MONTGOMERY, AL (WSFA) - Health officials believe they've identified the source of a bacteria that contaminated IV nutrition bags used at six Alabama hospitals. Of the 19 known patients affected by the contaminated product, nine have died.
After gathering samples from 12 of the 19 affected patients, the Alabama Department of Public Health and the Centers for Disease Control announced Thursday that samples from a container and stirrer used to mix powdered amino acids, the spigot to the tap water faucet used to rinse those tools, and the contaminated TPN (total parenteral nutrition) product "had the same genetic fingerprint as the organism" identified as Serratia marcescens.
ADPH said a bag of compounded amino acids used in TPN's production has also grown Serratia marcescens, but genetic fingerprint results are not yet available. Six other individual cases had no samples to test, while results from a seventh case are pending.
The health department says failure by the product's maker, Meds IV of Birmingham, to sterilize during the compounding process "was most likely the cause of the contamination.
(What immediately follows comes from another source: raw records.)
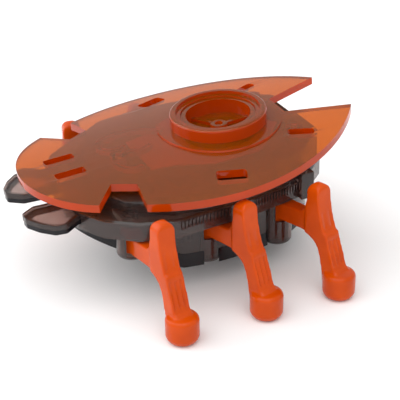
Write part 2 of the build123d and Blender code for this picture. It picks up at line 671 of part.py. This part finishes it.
def make_contacts():
    """Sprung strips over and under the cells, joined to the circuit board."""
    top = CELL_BOTTOM + CELL_THICK
    over = slab(Polygon((-8.0, -9.0), (-4.0, -9.0), (2.0, 4.0), (-2.0, 4.0), align=None), top, top + 0.3)
    right = slab(Polygon((4.0, -9.0), (8.0, -9.0), (8.0, 9.6), (4.0, 9.6), (4.0, -1.0), align=None),
                 top, top + 0.3)
    over -= slab(Polygon((3.9, -20), (20, -20), (20, 20), (3.9, 20), align=None), 0, 30)
    right += block(4.5, 7.5, 9.3, 9.6, BOARD_BOTTOM + 1.0, top + 0.3)
    return group([over, right])


def make_board():
    board = slab(Pos(0, 16.3) * Rectangle(16.0, 13.6), BOARD_BOTTOM, BOARD_BOTTOM + 1.0)
    board = board & hull_solid(HULL_WALL + 0.4)
    for side, row, x, y in hips():
        board -= disc(x, y, POCKET_OUTER + 0.3, 0, 30)
    for x, y in HOUSING_SCREWS:
        board -= disc(x, y, POST_RADIUS + 0.2, 0, 30)
    chip = block(-7.2, -6.4, 12.0, 15.0, BOARD_BOTTOM + 1.0, BOARD_BOTTOM + 1.8)
    return board + chip


def make_switch_body():
    body = block(-3.4, 3.4, SWITCH_Y - 1.5, SWITCH_Y + 1.5, HULL_BOTTOM + 0.5, BOARD_BOTTOM)
    return body - block(-2.4, 2.4, SWITCH_Y - 0.8, SWITCH_Y + 0.8, 0, BOARD_BOTTOM - 0.4)


def make_switch_slider():
    knob = block(-2.3, 0.3, SWITCH_Y - 0.7, SWITCH_Y + 0.7, HULL_BOTTOM - 0.7, BOARD_BOTTOM - 0.5)
    for x in (-1.9, -1.2, -0.5):
        knob -= block(x, x + 0.3, SWITCH_Y - 1, SWITCH_Y + 1, 0, HULL_BOTTOM - 0.4)
    return knob


def screw(x, y, head_low, length):
    """A cross-head screw with its head at the bottom."""
    head = disc(x, y, HEAD_SCREW, head_low, head_low + 1.0)
    head += disc(x, y, SCREW_RADIUS, head_low + 1.0, head_low + length)
    for turn in (0, 90):
        cross = Rot(0, 0, turn) * block(-1.0, 1.0, -0.2, 0.2, 0, 0.45)
        head -= Pos(x, y, head_low) * cross
    return head


def make_housing_screws():
    heads = [(x, y, hull_floor(y) - 1.6) for x, y in HOUSING_SCREWS]
    return group([screw(x, y, low, HULL_TOP - 1.6 - low) for x, y, low in heads])


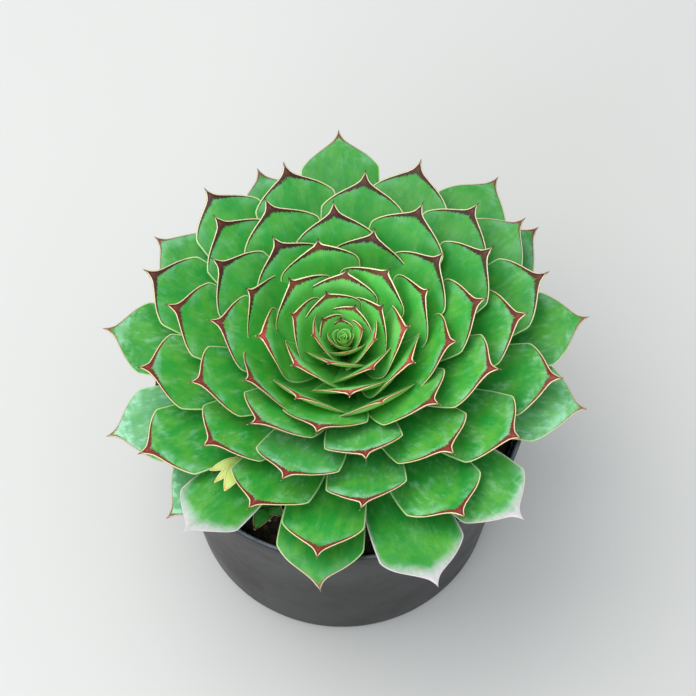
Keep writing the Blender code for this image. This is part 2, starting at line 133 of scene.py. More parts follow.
class Graph:
    """A node tree with short calls that add nodes and link them."""

    def __init__(self, tree: bpy.types.NodeTree) -> None:
        """Starts on an existing tree."""
        self.tree = tree

    def feed(self, socket: Socket, value: object) -> None:
        """Links a socket to a value, or sets it to a constant.

        Args:
            socket: The input to feed.
            value: A value of this graph, a number, a vector or a linear colour.
        """
        if isinstance(value, Value):
            self.tree.links.new(value.socket, socket)
        else:
            socket.default_value = value

    def node(self, kind: str, inputs: dict, **settings: object) -> bpy.types.Node:
        """Adds a node.

        Args:
            kind: The node's type name.
            inputs: What its inputs take, by name or index.
            **settings: The node's own properties.

        Returns:
            The new node.
        """
        made = self.tree.nodes.new(kind)
        for name, setting in settings.items():
            setattr(made, name, setting)
        for key, value in inputs.items():
            self.feed(made.inputs[key], value)
        return made

    def value(self, kind: str, inputs: dict, output: str | int = 0, **settings: object) -> Value:
        """Adds a node and gives one of its outputs. Args are otherwise as in node."""
        return Value(self, self.node(kind, inputs, **settings).outputs[output])

    def mix(self, amount: object, below: object, above: object, blend: str = "MIX") -> Value:
        """One colour laid over another.

        Args:
            amount: How much of the upper colour shows.
            below: The lower colour, as a value or a screen colour.
            above: The upper colour, likewise.
            blend: The way they blend.

        Returns:
            The mixed colour.
        """
        below, above = (linear(c) if isinstance(c, tuple) else c for c in (below, above))
        inputs = {0: amount, 6: below, 7: above}
        return self.value("ShaderNodeMix", inputs, 2, data_type="RGBA", blend_type=blend)

    def split(self, vector: Value) -> list[Value]:
        """A vector's three parts."""
        return [Value(self, part) for part in self.node("ShaderNodeSeparateXYZ", {0: vector}).outputs]

    def cloud(self, place: Value, scale: object, detail: float = 2.0, rough: float = 0.5) -> Value:
        """Noise from 0 to 1 at a place.

        Args:
            place: The place.
            scale: How many cells there are to a unit, as one number or one for each axis.
            detail: Octaves.
            rough: How strong each finer octave is.

        Returns:
            The noise value.
        """
        if isinstance(scale, tuple):
            place = self.value("ShaderNodeVectorMath", {0: place, 1: scale}, operation="MULTIPLY")
            scale = 1.0
        inputs = {"Vector": place, "Scale": scale, "Detail": detail, "Roughness": rough}
        return self.value("ShaderNodeTexNoise", inputs)

    def cells(self, place: Value, scale: float) -> Value:
        """Distance from a place to its nearest cell's middle."""
        return self.value("ShaderNodeTexVoronoi", {"Vector": place, "Scale": scale})

    def stored(self, name: str, output: str = "Vector") -> Value:
        """An attribute of the mesh."""
        return self.value("ShaderNodeAttribute", {}, output, attribute_name=name)

    def place(self) -> Value:
        """The place on the object, in metres."""
        return self.value("ShaderNodeTexCoord", {}, "Object")

    def bump(self, height: Value, strength: float, depth: float) -> Value:
        """A normal that follows a height, to a depth in metres."""
        return self.value("ShaderNodeBump", {"Height": height, "Strength": strength, "Distance": depth})

    def group(self, effect: "EffectGroup", inputs: dict[str, object]) -> dict[str, Value]:
        """Places a shared effect and gives its outputs by name."""
        made = self.node("ShaderNodeGroup", inputs, node_tree=effect.tree())
        return {output.name: Value(self, output) for output in made.outputs}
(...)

Use of these contaminated products led to a bacterial bloodstream infection in these 19 patients."
The health department will not say for certain if the contaminated patients died as a result of the TPN or if their deaths resulted from other health factors.
The ADPH says it continues to investigate the outbreak with the CDC, the U.S. Food and Drug Administration, the Alabama Hospital Association, and the State Board of Pharmacy.